WRITTEN INSTRUCTION: Every line must be returned precisely as it is written.

MATERIAL PROVIDED:
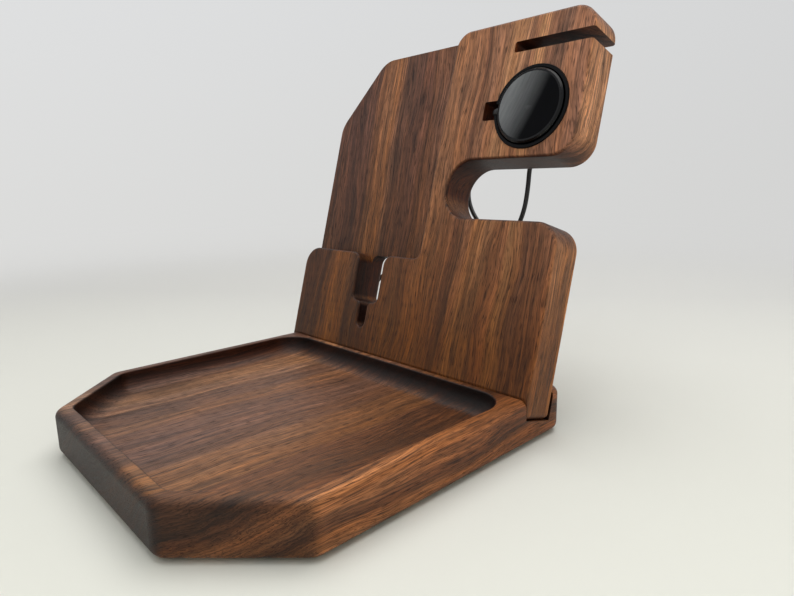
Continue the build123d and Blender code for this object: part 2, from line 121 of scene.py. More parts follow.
def sweep_material():
    """Paper that takes shadow near the stand, and further out is seen as a glow; both with painted light
    falloff in their colour.
    """
    material = new_material("white_paper")
    place = add(material, "ShaderNodeTexCoord").outputs["Object"]
    parts = add(material, "ShaderNodeSeparateXYZ", place)
    level = add(material, "ShaderNodeCombineXYZ", parts.outputs["X"], parts.outputs["Y"])
    distance = add(material, "ShaderNodeVectorMath", level.outputs[0], operation="LENGTH")
    far = add(material, "ShaderNodeMapRange", distance.outputs["Value"], glow_from, glow_to)
    far.interpolation_type = "SMOOTHSTEP"
    height = add(material, "ShaderNodeMapRange", parts.outputs["Z"], 0.0, wall_colour_height)
    wall_colour = add(material, "ShaderNodeMix", data_type="RGBA")
    put(material, wall_colour.inputs["Factor"], height.outputs[0])
    put(material, wall_colour.inputs["A"], wall_low_colour)
    put(material, wall_colour.inputs["B"], wall_high_colour)
    ray = add(material, "ShaderNodeLightPath")
    seen = maths(material, "MAXIMUM", ray.outputs["Is Camera Ray"], ray.outputs["Is Glossy Ray"])
    seen = maths(material, "MAXIMUM", seen, ray.outputs["Is Transmission Ray"])
    glow_share = maths(material, "MULTIPLY", seen, far.outputs[0])
    # Painted light falloff across the view: the paper darker further away and lighter to the right, the
    # glow lighter to the left.
    depth = add(material, "ShaderNodeVectorMath", place, away_direction, operation="DOT_PRODUCT")
    away = add(material, "ShaderNodeMapRange", depth.outputs["Value"], -0.15, 0.35)
    paper_colour = add(material, "ShaderNodeMix", data_type="RGBA")
    put(material, paper_colour.inputs["Factor"], away.outputs[0])
    put(material, paper_colour.inputs["A"], paper_near_colour)
    put(material, paper_colour.inputs["B"], paper_far_colour)
    side = add(material, "ShaderNodeVectorMath", place, side_direction, operation="DOT_PRODUCT")
    paper_painted_side_light = add(material, "ShaderNodeMapRange", side.outputs["Value"], -0.4, 0.4, 0.97, 1.09)
    wall_painted_side_light = add(material, "ShaderNodeMapRange", side.outputs["Value"], -0.9, 0.9, 1.03, 0.93)
    paper_tone = add(
        material, "ShaderNodeVectorMath", paper_colour.outputs["Result"], operation="SCALE"
    )
    put(material, paper_tone.inputs["Scale"], paper_painted_side_light.outputs[0])
    wall_tone = add(
        material, "ShaderNodeVectorMath", wall_colour.outputs["Result"], operation="SCALE"
    )
    put(material, wall_tone.inputs["Scale"], wall_painted_side_light.outputs[0])
    paper = add(material, "ShaderNodeBsdfDiffuse", paper_tone.outputs[0])
    glow = add(material, "ShaderNodeEmission", wall_tone.outputs[0], 1.0)
    blend = add(material, "ShaderNodeMixShader", glow_share, paper.outputs[0], glow.outputs[0])
    surface(material, blend)
    return material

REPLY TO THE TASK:
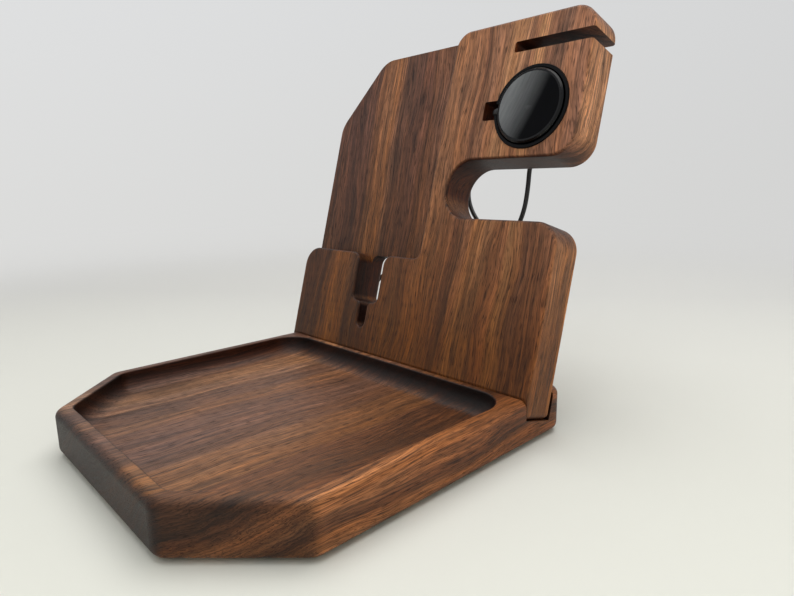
Continue the build123d and Blender code for this object: part 2, from line 121 of scene.py. More parts follow.
def sweep_material():
    """Paper that takes shadow near the stand, and further out is seen as a glow; both with painted light
    falloff in their colour.
    """
    material = new_material("white_paper")
    place = add(material, "ShaderNodeTexCoord").outputs["Object"]
    parts = add(material, "ShaderNodeSeparateXYZ", place)
    level = add(material, "ShaderNodeCombineXYZ", parts.outputs["X"], parts.outputs["Y"])
    distance = add(material, "ShaderNodeVectorMath", level.outputs[0], operation="LENGTH")
    far = add(material, "ShaderNodeMapRange", distance.outputs["Value"], glow_from, glow_to)
    far.interpolation_type = "SMOOTHSTEP"
    height = add(material, "ShaderNodeMapRange", parts.outputs["Z"], 0.0, wall_colour_height)
    wall_colour = add(material, "ShaderNodeMix", data_type="RGBA")
    put(material, wall_colour.inputs["Factor"], height.outputs[0])
    put(material, wall_colour.inputs["A"], wall_low_colour)
    put(material, wall_colour.inputs["B"], wall_high_colour)
    ray = add(material, "ShaderNodeLightPath")
    seen = maths(material, "MAXIMUM", ray.outputs["Is Camera Ray"], ray.outputs["Is Glossy Ray"])
    seen = maths(material, "MAXIMUM", seen, ray.outputs["Is Transmission Ray"])
    glow_share = maths(material, "MULTIPLY", seen, far.outputs[0])
    # Painted light falloff across the view: the paper darker further away and lighter to the right, the
    # glow lighter to the left.
    depth = add(material, "ShaderNodeVectorMath", place, away_direction, operation="DOT_PRODUCT")
    away = add(material, "ShaderNodeMapRange", depth.outputs["Value"], -0.15, 0.35)
    paper_colour = add(material, "ShaderNodeMix", data_type="RGBA")
    put(material, paper_colour.inputs["Factor"], away.outputs[0])
    put(material, paper_colour.inputs["A"], paper_near_colour)
    put(material, paper_colour.inputs["B"], paper_far_colour)
    side = add(material, "ShaderNodeVectorMath", place, side_direction, operation="DOT_PRODUCT")
    paper_painted_side_light = add(material, "ShaderNodeMapRange", side.outputs["Value"], -0.4, 0.4, 0.97, 1.09)
    wall_painted_side_light = add(material, "ShaderNodeMapRange", side.outputs["Value"], -0.9, 0.9, 1.03, 0.93)
    paper_tone = add(
        material, "ShaderNodeVectorMath", paper_colour.outputs["Result"], operation="SCALE"
    )
    put(material, paper_tone.inputs["Scale"], paper_painted_side_light.outputs[0])
    wall_tone = add(
        material, "ShaderNodeVectorMath", wall_colour.outputs["Result"], operation="SCALE"
    )
    put(material, wall_tone.inputs["Scale"], wall_painted_side_light.outputs[0])
    paper = add(material, "ShaderNodeBsdfDiffuse", paper_tone.outputs[0])
    glow = add(material, "ShaderNodeEmission", wall_tone.outputs[0], 1.0)
    blend = add(material, "ShaderNodeMixShader", glow_share, paper.outputs[0], glow.outputs[0])
    surface(material, blend)
    return material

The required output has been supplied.